A little artys touch in photoshop
Rude People: Unfortunately like most places you visit you will find one or two people who simply are out of sync with the rules. This park is a wildlife refugee, not a dog park or a Jogging trail but you will find those who don’t read or simply don’t abide by the published NO NOs. Anyway, this is a wildlife refugee and is set aside as such; Please be quiet and respectful of others. Running/jogging & Dogs are not allowed, is rude & inconsiderate to everyone else and be mindful that many visitors are trying to enjoy birding and local wildlife.
Trail Access and Closures: If you are driving in from any distance during the spring breeding seasons (February – June) I advise you to check the park status. Sections of the refugee may be closed during this time. However, enjoyment can still be had by all that visit on trails that remain open. The park cut a temporary by-pass trail to allow foot traffic for connecting to the main trail and now for the first time in many years; you can walk the entire trail around the Refugee during the breeding season.
The new connector trail is called: Eaglet Crossing Trail. The trail is a mix of well-worn and freshly cut connecting trails. During my first use I found the trail usable, but with many 4 to 5-inch brush stumps sticking up, so you need to keep your eyes open on where you are stepping to prevent a trip and fall. Also to note making your way, along with the freshly cut trail you will be faced with several areas that are very waterlogged and will most certainly result in a “wet foot” unless you have proper footwear/boots; The trail is close to the tidal marsh so water is a normal tidal marsh occurrence. I commend Occoquan Refugee for taking the time to cut the path to connect the outer trails during breeding season! This is wonderful...

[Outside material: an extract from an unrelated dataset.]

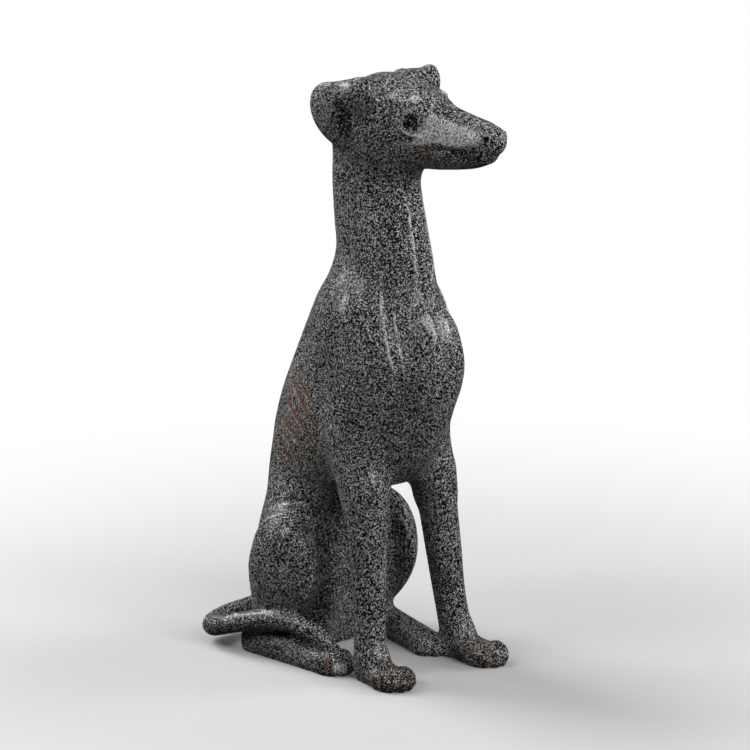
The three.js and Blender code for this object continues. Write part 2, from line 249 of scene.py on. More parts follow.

My Personal Opinion: This regional park offer many great opportunities for wildlife and birding opportunities, especially during the spring months. Overall access and viewing are accomplished by using mostly flat well-maintained trails as well as a “wildlife drive” that facilitates driving a portion of the park via a back road inside your vehicle or bike (closed during breeding season).
Normally in the spring season, migratory and local wildlife (Eagles, Osprey & Fox, etc) will begin to raise their young and park rangers will close down a section or multiple sections of the park in their effort to “protect” breeding wildlife from human disturbance. I am happy to find this year the New Eaglet Crossing Trail for those traveling miles to visit this refuge and want to enjoy a long walk and birding session without having to double back on the same trail. Overall, this is an awesome park for naturalist and photographers, keep in mind no dogs or jogging
During your walks and birding around the Wildlife Refuge, you may discover some interesting artifacts that wash up out of the Potomac especially following a heavy downpour of rain or storm. About 2 years ago I rand across several piles of old bricks in various states of decay, some like new others well eroded. During my last visit, I decided to take one photo for reference. This Crescent Brick apparently came from an old Brick Factory; around 1894, many brick plants were consolidated by the Mack Manufacturing Company which is today called the Crescent Brick Company. Both Globe Refractories and Crescent Brick produce bricks to be used for ladles in the steel industry. The extremely high fusion point of the Kittanning clay produces a good firebrick. My thinking is the Crescent brick came from a factory in Philadelphia and this brick was probably produced in the 1940s, finding its way to the shores of Occoquan Wildlife Refuge.